-- THE TASK --
How many lines of the data include the string "shown"? State the number and nothing else.

(Entries with parts and joints)
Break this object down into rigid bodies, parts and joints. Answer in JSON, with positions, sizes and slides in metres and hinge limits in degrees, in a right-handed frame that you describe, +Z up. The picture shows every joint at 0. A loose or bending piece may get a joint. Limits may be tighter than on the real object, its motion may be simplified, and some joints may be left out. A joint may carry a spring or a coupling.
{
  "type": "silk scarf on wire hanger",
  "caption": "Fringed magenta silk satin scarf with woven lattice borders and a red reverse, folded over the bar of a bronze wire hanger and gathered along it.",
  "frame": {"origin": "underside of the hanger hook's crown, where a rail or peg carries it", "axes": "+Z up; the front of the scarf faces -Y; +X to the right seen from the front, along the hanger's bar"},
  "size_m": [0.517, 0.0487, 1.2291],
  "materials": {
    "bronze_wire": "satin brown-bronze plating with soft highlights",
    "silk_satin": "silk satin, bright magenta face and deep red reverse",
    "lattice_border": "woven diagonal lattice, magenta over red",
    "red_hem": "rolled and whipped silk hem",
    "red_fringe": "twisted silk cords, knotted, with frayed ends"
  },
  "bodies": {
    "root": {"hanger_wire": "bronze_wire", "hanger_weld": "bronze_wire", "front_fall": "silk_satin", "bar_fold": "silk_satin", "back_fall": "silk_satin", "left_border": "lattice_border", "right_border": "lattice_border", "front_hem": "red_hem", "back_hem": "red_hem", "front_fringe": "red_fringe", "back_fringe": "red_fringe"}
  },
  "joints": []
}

---

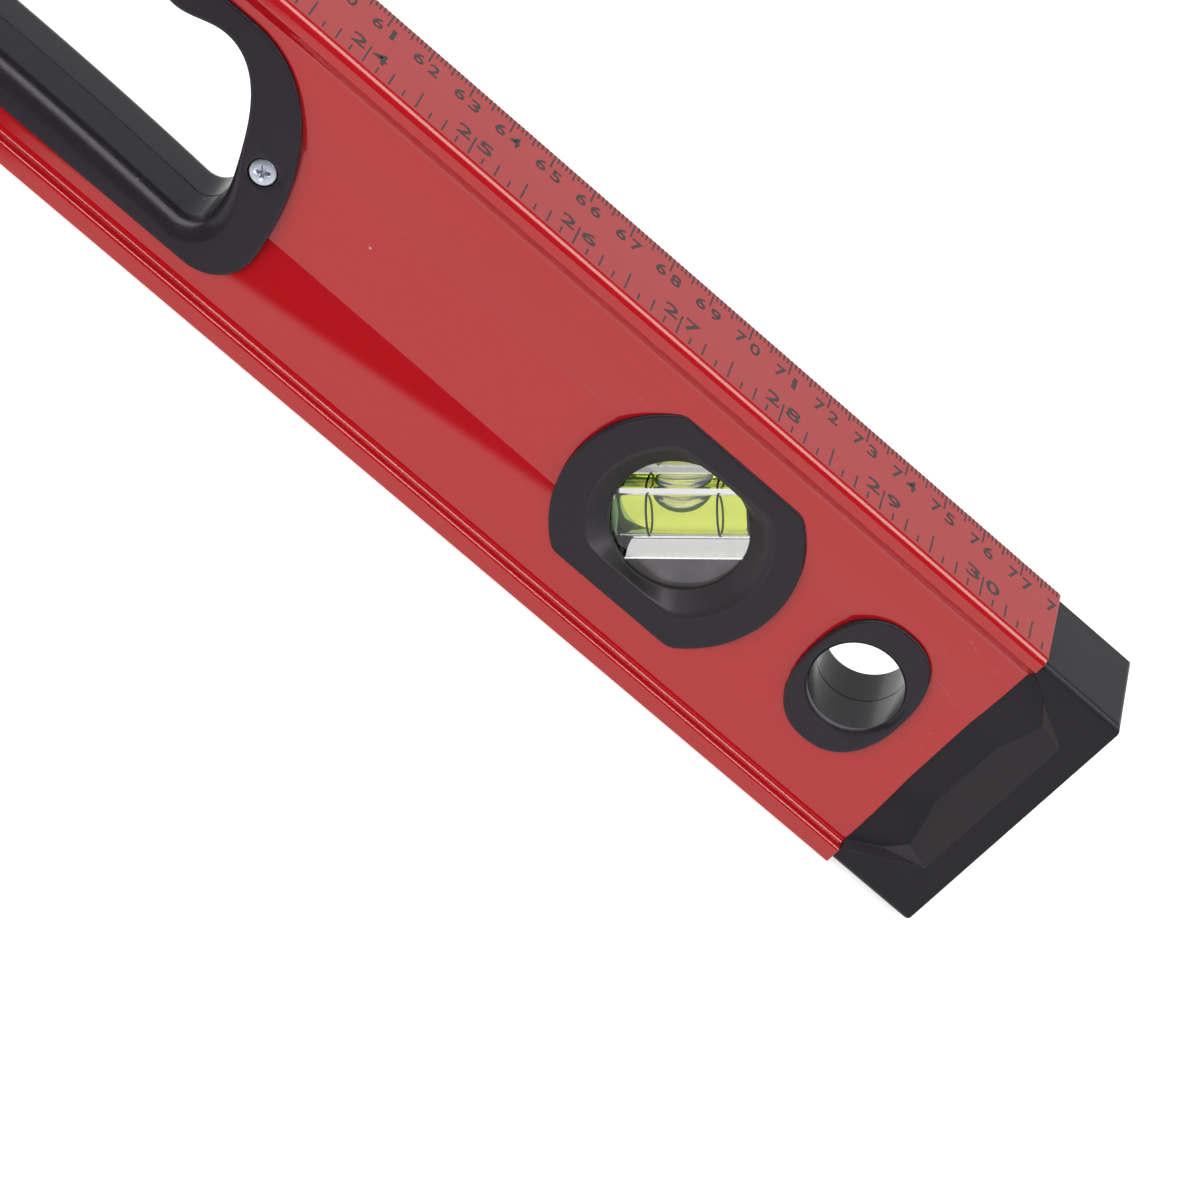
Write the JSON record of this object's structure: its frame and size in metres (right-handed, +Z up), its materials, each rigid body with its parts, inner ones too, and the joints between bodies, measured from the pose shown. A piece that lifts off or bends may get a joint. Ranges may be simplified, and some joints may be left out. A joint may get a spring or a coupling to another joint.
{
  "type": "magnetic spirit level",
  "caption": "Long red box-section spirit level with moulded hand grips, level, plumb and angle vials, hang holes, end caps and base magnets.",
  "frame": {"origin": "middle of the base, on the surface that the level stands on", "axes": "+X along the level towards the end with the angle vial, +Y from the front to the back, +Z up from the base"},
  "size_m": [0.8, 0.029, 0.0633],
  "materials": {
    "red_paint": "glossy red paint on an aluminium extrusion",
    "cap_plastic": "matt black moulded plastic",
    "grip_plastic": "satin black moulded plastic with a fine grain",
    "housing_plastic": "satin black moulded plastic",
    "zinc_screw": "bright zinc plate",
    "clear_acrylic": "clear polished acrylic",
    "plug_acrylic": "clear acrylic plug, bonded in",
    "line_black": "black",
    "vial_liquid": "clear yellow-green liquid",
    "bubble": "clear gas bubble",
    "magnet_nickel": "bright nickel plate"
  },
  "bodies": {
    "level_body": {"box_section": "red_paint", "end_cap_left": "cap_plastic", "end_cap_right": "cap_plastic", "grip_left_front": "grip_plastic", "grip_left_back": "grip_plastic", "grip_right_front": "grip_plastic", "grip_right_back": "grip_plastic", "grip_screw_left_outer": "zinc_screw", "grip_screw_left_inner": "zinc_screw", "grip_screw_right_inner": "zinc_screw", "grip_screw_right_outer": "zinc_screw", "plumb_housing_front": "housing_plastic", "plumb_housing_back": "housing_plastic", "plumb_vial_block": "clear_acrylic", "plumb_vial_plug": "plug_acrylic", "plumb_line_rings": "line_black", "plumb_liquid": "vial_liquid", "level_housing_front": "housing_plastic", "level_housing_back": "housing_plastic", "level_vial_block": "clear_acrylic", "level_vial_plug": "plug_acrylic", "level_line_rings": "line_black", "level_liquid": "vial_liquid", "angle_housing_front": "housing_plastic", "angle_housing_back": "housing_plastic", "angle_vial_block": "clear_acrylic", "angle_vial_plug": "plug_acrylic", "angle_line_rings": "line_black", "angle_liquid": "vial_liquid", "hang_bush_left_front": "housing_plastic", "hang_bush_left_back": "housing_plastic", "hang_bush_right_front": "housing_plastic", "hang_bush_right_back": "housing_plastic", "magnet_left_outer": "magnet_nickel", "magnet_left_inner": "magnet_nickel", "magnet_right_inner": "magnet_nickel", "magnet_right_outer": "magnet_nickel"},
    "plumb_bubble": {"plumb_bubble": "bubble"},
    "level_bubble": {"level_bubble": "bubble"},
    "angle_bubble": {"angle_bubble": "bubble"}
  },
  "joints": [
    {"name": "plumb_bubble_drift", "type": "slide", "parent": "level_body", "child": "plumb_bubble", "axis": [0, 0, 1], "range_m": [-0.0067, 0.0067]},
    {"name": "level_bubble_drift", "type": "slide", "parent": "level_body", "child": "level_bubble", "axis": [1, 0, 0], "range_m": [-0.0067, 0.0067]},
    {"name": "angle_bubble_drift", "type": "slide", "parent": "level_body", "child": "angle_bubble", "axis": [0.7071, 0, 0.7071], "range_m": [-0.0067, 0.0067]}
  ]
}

--

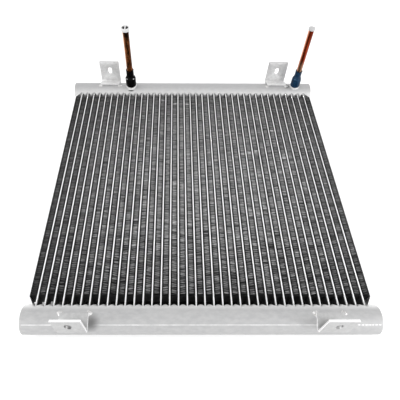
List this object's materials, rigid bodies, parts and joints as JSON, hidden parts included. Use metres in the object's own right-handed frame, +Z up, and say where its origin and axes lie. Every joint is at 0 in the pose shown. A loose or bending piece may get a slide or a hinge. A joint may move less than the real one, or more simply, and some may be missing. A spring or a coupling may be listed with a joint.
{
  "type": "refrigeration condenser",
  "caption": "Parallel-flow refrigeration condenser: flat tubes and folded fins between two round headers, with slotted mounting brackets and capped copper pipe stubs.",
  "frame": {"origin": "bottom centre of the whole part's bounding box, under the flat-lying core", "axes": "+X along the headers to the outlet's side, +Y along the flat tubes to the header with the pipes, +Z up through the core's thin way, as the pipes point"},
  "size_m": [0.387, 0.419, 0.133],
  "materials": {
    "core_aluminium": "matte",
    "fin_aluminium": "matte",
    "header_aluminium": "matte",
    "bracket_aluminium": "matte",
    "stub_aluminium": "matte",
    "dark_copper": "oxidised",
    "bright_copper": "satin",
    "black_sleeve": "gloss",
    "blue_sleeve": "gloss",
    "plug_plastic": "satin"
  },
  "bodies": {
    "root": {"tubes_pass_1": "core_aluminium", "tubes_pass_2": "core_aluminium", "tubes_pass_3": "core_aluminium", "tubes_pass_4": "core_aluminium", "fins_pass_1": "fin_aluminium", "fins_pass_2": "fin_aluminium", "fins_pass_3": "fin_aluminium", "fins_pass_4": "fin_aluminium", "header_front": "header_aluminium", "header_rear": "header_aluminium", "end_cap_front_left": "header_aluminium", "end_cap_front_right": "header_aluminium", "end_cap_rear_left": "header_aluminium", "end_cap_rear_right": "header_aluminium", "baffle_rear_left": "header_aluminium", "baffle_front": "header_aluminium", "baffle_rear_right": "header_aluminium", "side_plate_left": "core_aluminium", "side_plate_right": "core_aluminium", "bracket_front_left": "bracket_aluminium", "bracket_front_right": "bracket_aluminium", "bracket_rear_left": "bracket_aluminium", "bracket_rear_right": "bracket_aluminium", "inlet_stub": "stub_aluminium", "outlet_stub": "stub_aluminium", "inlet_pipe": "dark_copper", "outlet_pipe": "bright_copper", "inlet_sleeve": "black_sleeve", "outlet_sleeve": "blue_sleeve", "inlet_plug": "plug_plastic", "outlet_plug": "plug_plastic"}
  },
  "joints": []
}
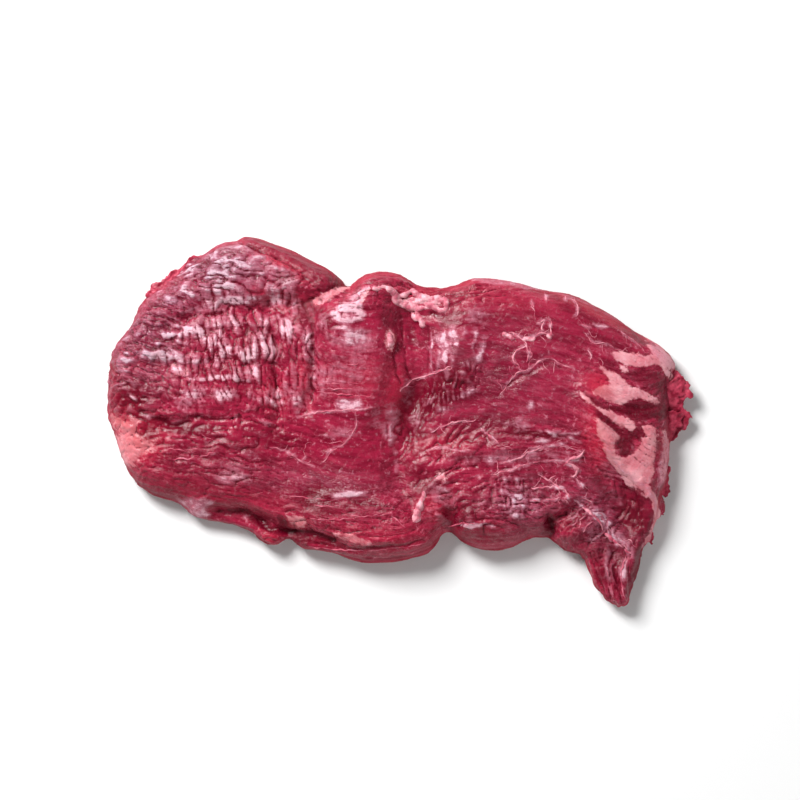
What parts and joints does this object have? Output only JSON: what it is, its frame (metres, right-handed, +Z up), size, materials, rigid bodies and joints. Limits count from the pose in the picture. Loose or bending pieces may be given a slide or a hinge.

-- REPLY --
2